Une ingérence occidentale inacceptable pour Al-Qaïda
L’interception de messages électroniques et postaux entre le numéro un d’Al-Qaïda, Ayman al-Zawahiri et le chef d’AQPA, Nasser al-Whaychi aurait poussé les Etats-Unis à lancer cette alerte à toutes les ambassades, selon le New York Times et CNN. Un regain des discussions entre des membres de l’organisation terroriste et des résidents américains telles que l’on n’en avait pas vu depuis les attentats du World Trade Center seraient aussi à l’origine de ces résolutions.
Interrogé par Le Monde le 6 août, Dominique Thomas, spécialiste des réseaux djihadistes à l’EHESS, a admis que la réaction des Etats-Unis était « exagérée » tout en affirmant que l’ingérence des américains dans la politique yéménite était insupportable pour Al-Qaïda. « Al-Qaïda a autant envie de frapper les Etats-Unis aujourd’hui qu’il y a deux mois, un an ou dix ans. Ce désir est décuplé par la politique de frappes de drones au Yémen depuis 2009 qui a décimé plus d’une vingtaine de chefs en trois ans ». Il ajoute que l’ingérence de Washington, comme des autres capitales occidentales, dans la politique yéménite et la présence militaire américaine dans le Sud du pays (la base aérienne d’Aden) est une raison pour l’organisation terroriste de fomenter des attentats. « Cela constitue une jurisprudence pour les Etats-Unis, qui ne veulent désormais plus prendre de risque » explique Dominique Thomas. Rappelons qu’en 2012 l’ambassade américaine de Benghazi a été attaquée, ainsi que celle de Sanaa en 2008 faisant plus de dix neuf morts.
Des mesures exagérées et douteuses
La thèse officielle est loin de faire l’unanimité chez tous les journalistes et blogueurs. En effet, certains ne gobent pas la version selon laquelle les Etats-Unis seraient vraiment menacés. Il s’agirait plutôt d’une tactique politique pour faire diversion après les scandales qui ont éclaboussé l’administration Obama.
Le magazine Le Point avance l’hypothèse de l’utilisation de la peur par Washington pour justifier ces actes. On ne peut pas passer à côté de la comparaison avec les manipulations de l’administration de Georges W. Bush en 2001 pour rentrer en guerre. Les Etats-Unis avaient plongé le monde dans la peur en prétextant que Saddam Hussein possédait des armes de destructions massives afin de légitimer la seconde Guerre du Golfe. Pour reprendre la citation du Point emprunté à Machiavel : « Maintenir les hommes dans la peur, c’est les maintenir sous un grand pouvoir ». Depuis les annonces américaines de risques d’attentats, il n’y a toujours pas eu de d’attaques. En revanche, un climat de peur s’est instauré aux Etats-Unis comme sur le vieux continent. Par ailleurs, ni François Hollande, ni Angela Merkel n’ont reçu une copie des communications entre les terroristes ou d’autres informations justifiant ces craintes.

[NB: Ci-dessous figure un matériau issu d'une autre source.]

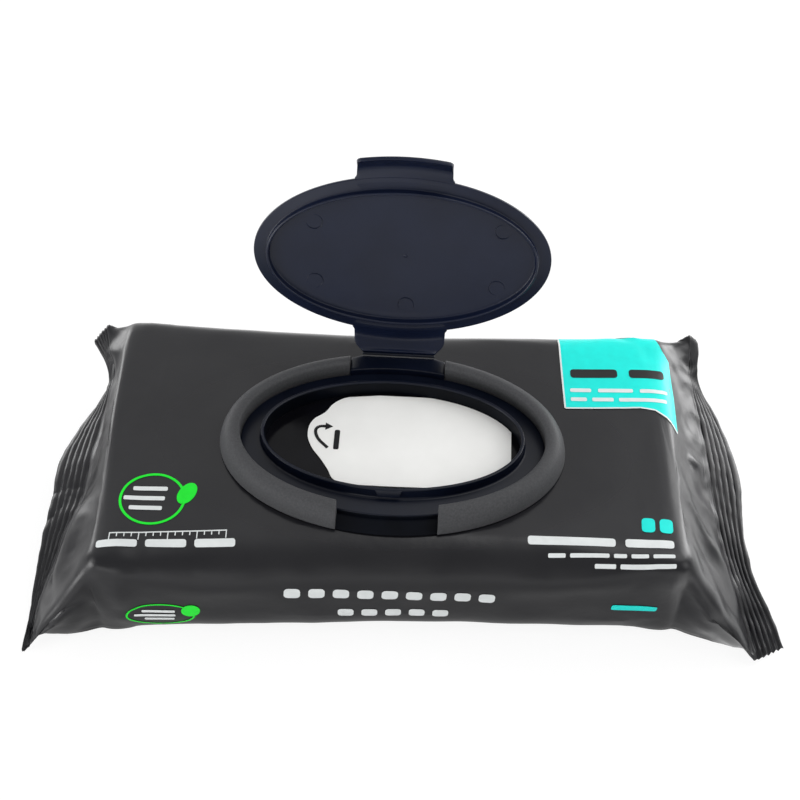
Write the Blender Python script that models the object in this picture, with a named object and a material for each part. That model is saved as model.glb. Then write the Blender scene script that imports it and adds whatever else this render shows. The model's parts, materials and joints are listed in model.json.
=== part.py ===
"""Wet wipes pack: a sealed film pack of folded wipes with a moulded flip lid, shown open.

Metres, +Z up. X runs along the pack, the front is at -Y. The origin is on the flat
underside, below the middle of the oval dispensing opening.
"""
import bpy
import bmesh
from math import asin, cos, pi, radians, sin, sqrt
from mathutils import Matrix, Vector

MM = 0.001

# Film pack round the stack of wipes
STACK_LENGTH = 178 * MM          # a 7 inch wipe, unfolded across the pack's length
PACK_DEPTH = 96.6 * MM
PACK_HEIGHT = 37.7 * MM
PACK_SET_BACK = 2.6 * MM         # the pack's middle lies this far behind the oval's middle
PACK_TURN = radians(2.2)         # the lid was stuck on slightly askew
FRONT_SLOPE = 0.024              # the pack is shallower at its right end, by its front face
BACK_SLOPE = 0.024               # and deeper at its left end, by its back face
TOP_FRONT_RADIUS = 13 * MM
TOP_BACK_RADIUS = 8 * MM
BOTTOM_RADIUS = 10 * MM
SIDE_SPLIT = 0.42                # height of the side folds, as a share of the pack's height
END_RADIUS = 4 * MM              # at the ends the film lies tighter round its corners
END_SPLIT = 0.74                 # and its side folds start high up
HALF_LOOP = 30                   # film segments from one side fold to the other
WALL_STEPS = 3                   # of them, from a side fold down to the underside
STACK_EDGE = 4 * MM              # how far the ends of the stack round over
LAP_OFFSET = 6 * MM              # the lengthwise lap seal's edge, behind the middle
LAP_WIDTH = 0.9 * MM
LAP_DEPTH = 0.5 * MM

# Crimped end seals
SEAL_FILM = 0.9 * MM
RIDGES = 6
RIDGE_RISE = 0.45 * MM
BACK_TIP = 1.0 * MM              # how far the seals pass the pack's back face
FRONT_TIP = 8.0 * MM             # and its front face
TIP_CROWDING = 0.62              # film gathers towards both tips of a seal, 0 for evenly
EAR_FULLNESS = 2.5 * MM          # loose film bulges forwards at the two front corners
UNDER_HANG = 2.5                 # the lower film stays low, then climbs to the seal
END_SAG = 1.2 * MM               # the upper film hangs in between stack and seal

# Lid base, stuck to the film: d is the distance outwards from the oval opening
SEAT_GAP = 0.3 * MM
OPENING_X = 39.9 * MM
OPENING_Y = 20.9 * MM
WALL = 1.1 * MM
WALL_HEIGHT = 5.6 * MM
FLOOR = 1.6 * MM                 # the plate's thickness, which is the channel's floor
CHANNEL = 6.4 * MM               # width of the channel between wall and rim
RIM_WIDTH = 6.5 * MM
RIM_HEIGHT = 7.0 * MM
RIM_SKIN = 1.2 * MM
NOTCH_WIDTH = 30.6 * MM
OVAL_STEPS = 72
NIB_WIDTH = 8.1 * MM
NIB_REACH = 0.5 * MM
NIB_DROP = 2.0 * MM              # height of the catch nib
NIB_NARROW = 0.78                # width of its foot, as a share of its top

# Hinge and lid
HINGE_Z = 3.2 * MM               # above the film, at the rim's back edge
HINGE_WIDTH = 23.4 * MM
HINGE_GAP = 0.3 * MM
OPEN_ANGLE = radians(104.5)
LID_GAP = 0.6 * MM               # between the lid's edge and the rim
LID_SKIN = 1.2 * MM
LID_FLANGE = 5.6 * MM            # height of the flange's underside when shut
LID_CROWN = 7.8 * MM             # height of the lid's middle when shut
SEAL_RIB = 0.9 * MM
RIB_REACH = 2.4 * MM             # how far the sealing rib hangs below the flange
RIB_GAP = 0.8 * MM               # between the opening's wall and the rib, clear of the nib
FIT_GAP = 0.3 * MM
TAB_GAP = 0.6 * MM               # each side of the tab in its notch
TAB_REACH = 1.3 * MM             # how far its end passes the rim
TAB_FOOT = 2.8 * MM              # height of the tab's end when shut

# Peel label
LABEL_THICKNESS = 0.3 * MM
LABEL_OUTLINE = (                # left side of the outline, from its back end to its front end
    (-15.0, 18.4), (-19.4, 15.6), (-22.0, 11.6), (-25.6, 8.2), (-26.8, 3.2), (-25.4, -2.0),
    (-21.8, -7.2), (-19.3, -11.2), (-17.3, -14.8), (-13.0, -16.2), (-9.0, -16.5),
)
LABEL_RIGHT = 37.1 * MM
LABEL_FRONT = -15.6 * MM
LABEL_BACK = 19.2 * MM

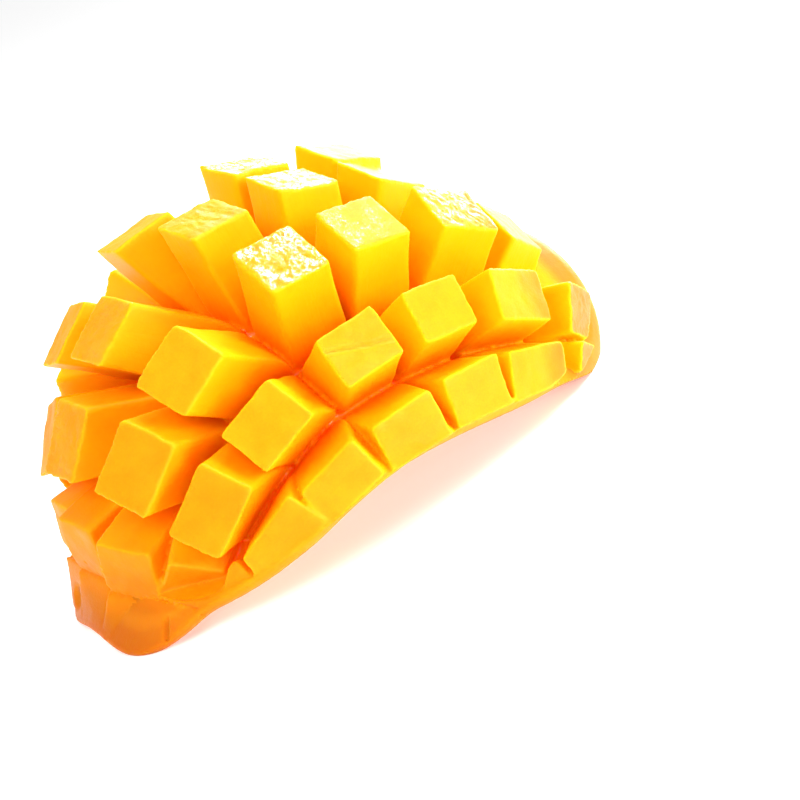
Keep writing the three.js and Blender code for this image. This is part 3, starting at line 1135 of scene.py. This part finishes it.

Pour certains journalistes ces menaces tombent à pic pour faire diversion après le scandale des écoutes téléphoniques de la NSA tout en justifiant leurs utilisations. Républicains ou démocrates ne s’en cachent pas. Le sénateur républicain Lindsey Graham a déclaré sur CNN que le « programme de la NSA prouvait sa valeur une fois encore ».
Ces « manipulations » politiques donnent un nouvel élan aux adeptes de la théorie du complot, discréditant Barack Obama qui voulait se détacher de la politique de son prédécesseur. Réalité ou invention, la coïncidence n’en reste pas moins flagrante.